Consequently, below we will present our last results on optimization of magnetic softness, GMI effect and domain wall dynamics of magnetic microwires.

3.2. Tailoring of Magnetic Properties and Gmi Effect in Co-Rich Amorphous Microwires

One of the most common methods allowing stress relaxation is annealing. Recently, a few attempts to tailor magnetic properties and GMI effect of Co and Fe-rich microwires have been reported [38,39,40,67,68,69,70]. However, in most of the cases a magnetic hardening and deterioration of the GMI effect has been observed after conventional furnace annealing [38,39,40,67,68,69,70]. Considering that for each Co-rich composition the behavior can be different, we fixed one of the typical Co-rich compositions (Fe_3.6Co_69.2Ni₁B_12.5Si₁₁Mo_1.5C_1.2, d = 22.8 μm, D = 23.2 μm). Below we present a systematic study of the effect of annealing conditions on hysteresis loops and GMI effect of the given microwire.
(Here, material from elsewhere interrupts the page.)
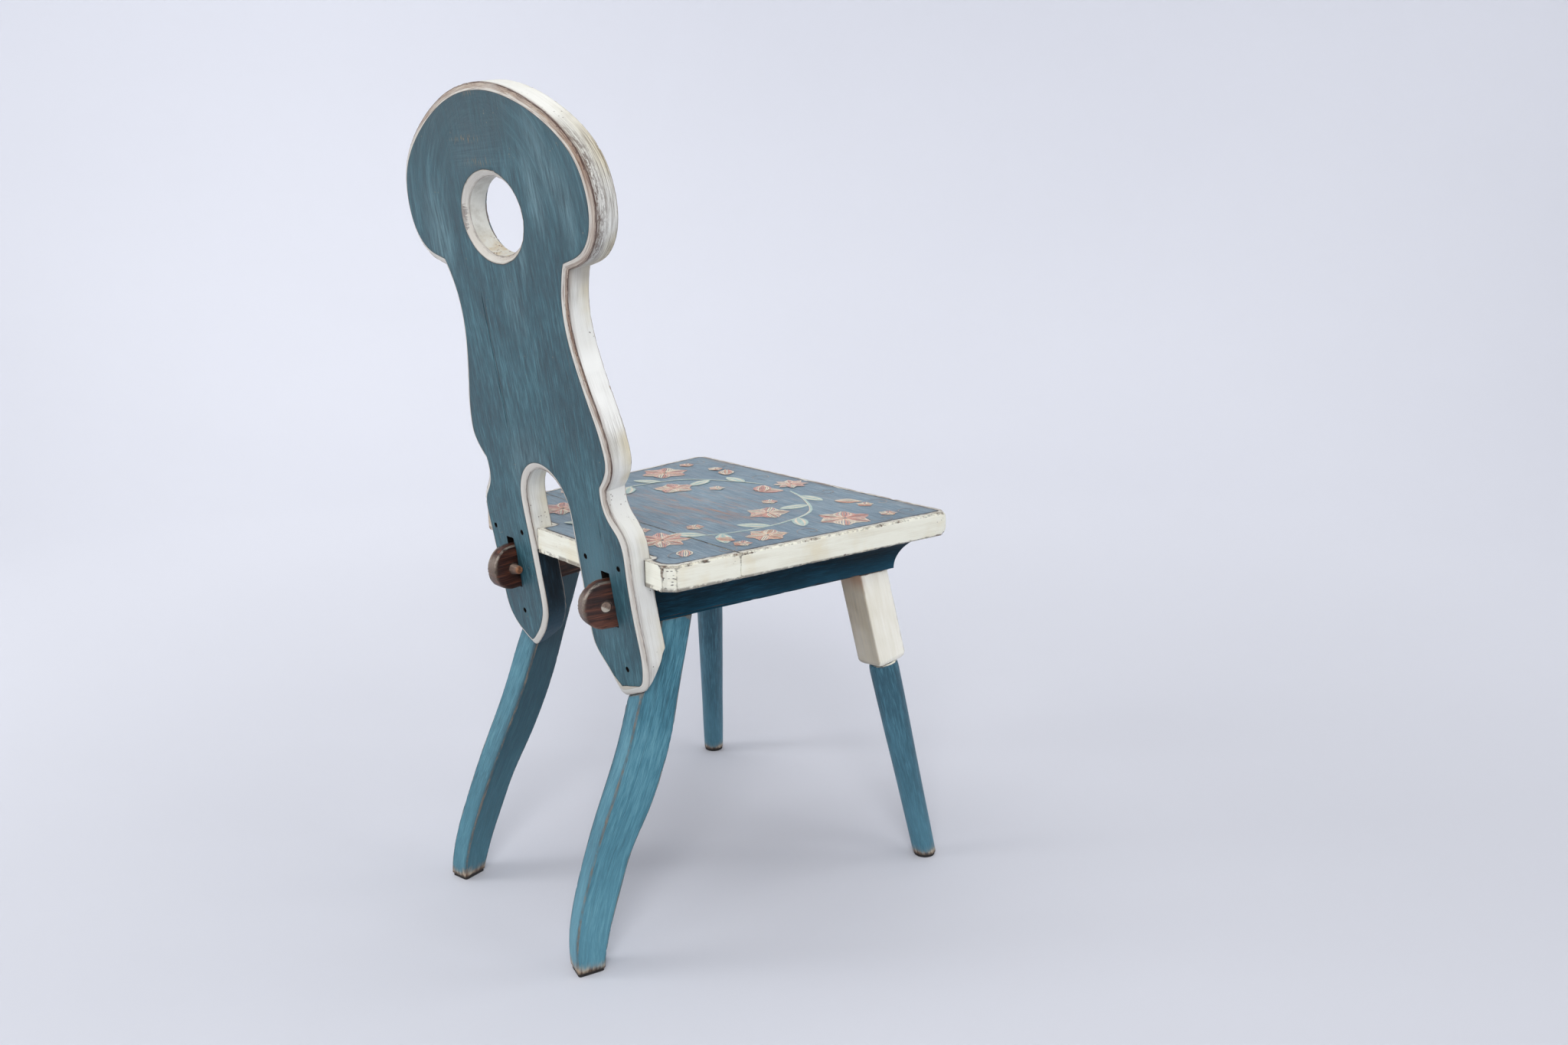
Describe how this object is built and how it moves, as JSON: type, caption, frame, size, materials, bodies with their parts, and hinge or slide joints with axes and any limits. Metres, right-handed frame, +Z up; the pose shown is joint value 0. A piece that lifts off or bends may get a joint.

Similarly, to other Co-rich microwires with vanishing λ_s values Fe_3.6Co_69.2Ni₁B_12.5Si₁₁Mo_1.5C_1.2 microwire presents drastic magnetic hardening: an order of magnitude coercivity rising from 5 A/m up to 90 A/m (see Figure 5). Similar magnetic hardening of Co-rich microwires after annealing is recently explained considering either magnetostriction coefficient variation and even sign change upon annealing [30,31] or stress relaxation and related domain structure modification consisting of growth of inner axially magnetized domain [23]. Therefore, conventional furnace cannot be considered as the optimal post-processing for improvement of magnetic softness at least for Co-rich microwires.

Therefore, as expected we observed deterioration of the GMI effect in Fe_3.6Co_69.2Ni₁B_12.5Si₁₁Mo_1.5C₁ microwires upon annealing at 200 °C (see Figure 6). However, surprisingly GMI ratio of Fe_3.6Co_69.2Ni₁B_12.5Si₁₁Mo_1.5C₁ microwires annealed at 300 °C is considerably higher (see Figure 6).

More detailed studies allow to observe a few more interesting dependencies: for the annealed Fe_3.6Co_69.2Ni₁B_12.5Si₁₁Mo_1.5C₁ microwires, presenting almost perfect rectangular hysteresis loop (i.e., at T_ann = 300 °C and 325 °C) the GMI ratio is higher than that of as-prepared sample (see Figure 7c,d).

On the other hand, the shape of ΔZ/Z(H) dependencies measured at low f-values (10–100 MHz) is considerably affected by the annealing: a double-maximum dependence typical for wires with circumferential magnetic anisotropy is observed for as-prepared sample, while for annealed sample ΔZ/Z(H) dependence has a shape of decay from H = 0 (see Figure 8). However, increasing the frequency the double maximum ΔZ/Z(H) dependencies can be observed even in annealed samples (see Figure 7a–d).

These experimental results are resumed in Figure 9, where dependence of maximum GMI ratio, ΔZ/Z_m (defined as a maximum at a given frequency on ΔZ/Z(H) dependence for each sample) and ΔZ/Z_m (T_ann) dependencies are plotted. From these dependencies it can be deduced that from the viewpoint of the GMI ratio optimization the conventional furnace annealing can be suitable at certain annealing conditions. Additionally, observation of double-maximum ΔZ/Z(H) dependencies at higher frequencies (above 200 MHz) can be attributed to existence of thin outer shell with transverse magnetic anisotropy. In this case bulk hysteresis loop reflects only the overall magnetic anisotropy modification induced by annealing. However, for GMI effect the magnetic anisotropy in thin surface layer (with thickness comparable to the skin depth at a given frequency) is more relevant.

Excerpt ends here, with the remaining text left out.